* **EXERCISE DESCRIPTION**: Examine each line of the data. Copy those that contain the string "shown".

* **DATASET EXTRACT**:
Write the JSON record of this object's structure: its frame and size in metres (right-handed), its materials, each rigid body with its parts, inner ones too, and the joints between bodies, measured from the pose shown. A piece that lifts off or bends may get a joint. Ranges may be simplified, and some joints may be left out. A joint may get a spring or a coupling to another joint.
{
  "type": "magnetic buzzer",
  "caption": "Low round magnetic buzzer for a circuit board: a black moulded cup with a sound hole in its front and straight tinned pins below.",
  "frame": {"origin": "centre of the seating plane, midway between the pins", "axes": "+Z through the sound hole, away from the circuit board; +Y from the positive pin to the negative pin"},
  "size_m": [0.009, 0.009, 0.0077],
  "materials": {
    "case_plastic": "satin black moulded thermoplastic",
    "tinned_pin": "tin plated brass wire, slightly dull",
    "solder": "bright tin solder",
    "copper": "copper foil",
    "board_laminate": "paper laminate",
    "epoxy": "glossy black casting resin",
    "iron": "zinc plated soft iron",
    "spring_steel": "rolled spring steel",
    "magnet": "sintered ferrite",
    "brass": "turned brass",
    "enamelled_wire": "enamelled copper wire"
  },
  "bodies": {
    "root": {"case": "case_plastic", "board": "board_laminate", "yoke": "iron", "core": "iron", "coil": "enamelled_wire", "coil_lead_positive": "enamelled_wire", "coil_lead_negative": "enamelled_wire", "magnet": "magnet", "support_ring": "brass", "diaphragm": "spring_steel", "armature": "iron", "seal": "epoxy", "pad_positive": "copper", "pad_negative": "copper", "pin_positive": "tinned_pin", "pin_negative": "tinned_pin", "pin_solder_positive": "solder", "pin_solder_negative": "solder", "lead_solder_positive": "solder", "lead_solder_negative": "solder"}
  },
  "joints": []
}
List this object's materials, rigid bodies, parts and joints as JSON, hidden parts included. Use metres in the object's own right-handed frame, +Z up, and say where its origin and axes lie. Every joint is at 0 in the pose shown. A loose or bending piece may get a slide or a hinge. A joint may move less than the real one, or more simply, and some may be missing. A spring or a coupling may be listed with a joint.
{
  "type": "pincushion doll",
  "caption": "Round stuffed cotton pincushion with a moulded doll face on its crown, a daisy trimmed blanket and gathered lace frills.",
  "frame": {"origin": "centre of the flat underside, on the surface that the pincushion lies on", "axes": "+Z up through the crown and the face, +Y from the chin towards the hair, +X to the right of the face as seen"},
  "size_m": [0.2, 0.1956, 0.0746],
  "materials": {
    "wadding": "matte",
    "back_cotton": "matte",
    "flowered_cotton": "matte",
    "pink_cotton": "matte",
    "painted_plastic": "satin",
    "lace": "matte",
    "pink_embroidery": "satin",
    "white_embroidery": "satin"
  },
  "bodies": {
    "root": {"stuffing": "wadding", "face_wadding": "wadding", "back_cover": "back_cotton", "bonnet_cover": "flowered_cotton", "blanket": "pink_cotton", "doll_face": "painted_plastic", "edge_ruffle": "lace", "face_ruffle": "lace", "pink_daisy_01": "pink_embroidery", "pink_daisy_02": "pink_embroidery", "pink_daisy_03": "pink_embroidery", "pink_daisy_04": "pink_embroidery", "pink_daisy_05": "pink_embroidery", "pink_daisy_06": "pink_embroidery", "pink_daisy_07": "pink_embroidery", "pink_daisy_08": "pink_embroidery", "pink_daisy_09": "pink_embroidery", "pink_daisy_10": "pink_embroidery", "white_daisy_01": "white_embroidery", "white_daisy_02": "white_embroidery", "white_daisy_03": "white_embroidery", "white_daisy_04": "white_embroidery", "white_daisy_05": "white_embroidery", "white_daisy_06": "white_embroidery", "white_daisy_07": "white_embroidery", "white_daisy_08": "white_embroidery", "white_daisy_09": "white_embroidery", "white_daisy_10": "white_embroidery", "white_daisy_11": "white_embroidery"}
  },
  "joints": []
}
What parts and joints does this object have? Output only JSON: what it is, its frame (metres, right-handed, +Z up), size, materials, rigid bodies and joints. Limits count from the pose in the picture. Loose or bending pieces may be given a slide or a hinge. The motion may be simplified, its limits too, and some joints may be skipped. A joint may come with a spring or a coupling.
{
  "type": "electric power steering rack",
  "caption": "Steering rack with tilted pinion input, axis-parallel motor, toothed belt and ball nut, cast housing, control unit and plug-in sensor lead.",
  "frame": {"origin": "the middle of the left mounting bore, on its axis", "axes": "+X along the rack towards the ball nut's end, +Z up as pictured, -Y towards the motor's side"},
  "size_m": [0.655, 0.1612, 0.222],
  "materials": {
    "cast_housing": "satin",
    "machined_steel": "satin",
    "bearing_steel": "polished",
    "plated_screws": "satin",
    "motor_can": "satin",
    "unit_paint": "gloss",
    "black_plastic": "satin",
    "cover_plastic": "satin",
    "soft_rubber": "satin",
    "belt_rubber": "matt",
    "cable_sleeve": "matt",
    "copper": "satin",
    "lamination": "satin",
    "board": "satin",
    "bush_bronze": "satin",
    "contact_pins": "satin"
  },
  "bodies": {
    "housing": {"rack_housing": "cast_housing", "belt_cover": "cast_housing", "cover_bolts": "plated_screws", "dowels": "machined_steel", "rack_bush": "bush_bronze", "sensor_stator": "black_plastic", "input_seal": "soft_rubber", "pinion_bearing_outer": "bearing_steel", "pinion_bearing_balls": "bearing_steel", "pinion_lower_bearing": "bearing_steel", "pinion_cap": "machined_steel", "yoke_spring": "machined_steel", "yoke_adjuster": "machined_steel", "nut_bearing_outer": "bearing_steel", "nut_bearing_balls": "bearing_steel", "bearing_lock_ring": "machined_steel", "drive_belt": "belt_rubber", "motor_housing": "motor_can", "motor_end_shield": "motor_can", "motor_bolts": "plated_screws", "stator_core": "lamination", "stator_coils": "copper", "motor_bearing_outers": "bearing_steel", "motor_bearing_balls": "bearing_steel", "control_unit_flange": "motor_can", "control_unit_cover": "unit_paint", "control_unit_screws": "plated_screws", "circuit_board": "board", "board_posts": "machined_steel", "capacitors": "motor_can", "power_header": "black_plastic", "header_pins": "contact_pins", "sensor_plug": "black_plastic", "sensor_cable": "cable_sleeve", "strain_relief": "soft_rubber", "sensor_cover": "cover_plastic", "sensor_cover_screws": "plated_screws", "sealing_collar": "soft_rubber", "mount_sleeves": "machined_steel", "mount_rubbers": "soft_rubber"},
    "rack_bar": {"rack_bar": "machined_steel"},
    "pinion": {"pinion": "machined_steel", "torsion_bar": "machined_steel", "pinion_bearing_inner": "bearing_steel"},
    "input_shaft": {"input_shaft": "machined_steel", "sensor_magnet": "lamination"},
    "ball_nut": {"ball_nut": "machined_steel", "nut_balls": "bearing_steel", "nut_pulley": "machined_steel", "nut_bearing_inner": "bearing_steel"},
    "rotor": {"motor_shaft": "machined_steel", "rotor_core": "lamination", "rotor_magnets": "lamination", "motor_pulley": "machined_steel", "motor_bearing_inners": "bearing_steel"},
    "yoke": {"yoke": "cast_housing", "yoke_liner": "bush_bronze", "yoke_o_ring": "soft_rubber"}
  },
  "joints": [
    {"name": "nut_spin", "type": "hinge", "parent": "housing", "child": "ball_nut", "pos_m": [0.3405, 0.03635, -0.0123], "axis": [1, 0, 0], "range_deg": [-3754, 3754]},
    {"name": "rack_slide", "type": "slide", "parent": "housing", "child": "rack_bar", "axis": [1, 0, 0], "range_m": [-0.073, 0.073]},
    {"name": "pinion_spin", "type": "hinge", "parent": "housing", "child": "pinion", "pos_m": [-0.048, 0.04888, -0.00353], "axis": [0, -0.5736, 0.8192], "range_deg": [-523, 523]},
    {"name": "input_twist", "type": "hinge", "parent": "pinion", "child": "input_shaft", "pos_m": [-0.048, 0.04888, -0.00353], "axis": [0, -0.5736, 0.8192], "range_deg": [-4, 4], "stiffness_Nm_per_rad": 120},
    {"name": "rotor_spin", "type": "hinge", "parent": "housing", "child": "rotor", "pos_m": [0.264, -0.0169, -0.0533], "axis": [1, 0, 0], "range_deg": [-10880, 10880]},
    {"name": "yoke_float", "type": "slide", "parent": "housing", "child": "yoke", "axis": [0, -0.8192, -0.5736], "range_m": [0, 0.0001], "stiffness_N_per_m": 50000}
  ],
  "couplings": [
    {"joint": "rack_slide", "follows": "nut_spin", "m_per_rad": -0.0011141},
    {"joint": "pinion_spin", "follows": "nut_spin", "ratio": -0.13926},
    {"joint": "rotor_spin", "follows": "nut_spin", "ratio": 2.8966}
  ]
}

* **OUTPUT FOR THIS TASK**:
Write the JSON record of this object's structure: its frame and size in metres (right-handed), its materials, each rigid body with its parts, inner ones too, and the joints between bodies, measured from the pose shown. A piece that lifts off or bends may get a joint. Ranges may be simplified, and some joints may be left out. A joint may get a spring or a coupling to another joint.
List this object's materials, rigid bodies, parts and joints as JSON, hidden parts included. Use metres in the object's own right-handed frame, +Z up, and say where its origin and axes lie. Every joint is at 0 in the pose shown. A loose or bending piece may get a slide or a hinge. A joint may move less than the real one, or more simply, and some may be missing. A spring or a coupling may be listed with a joint.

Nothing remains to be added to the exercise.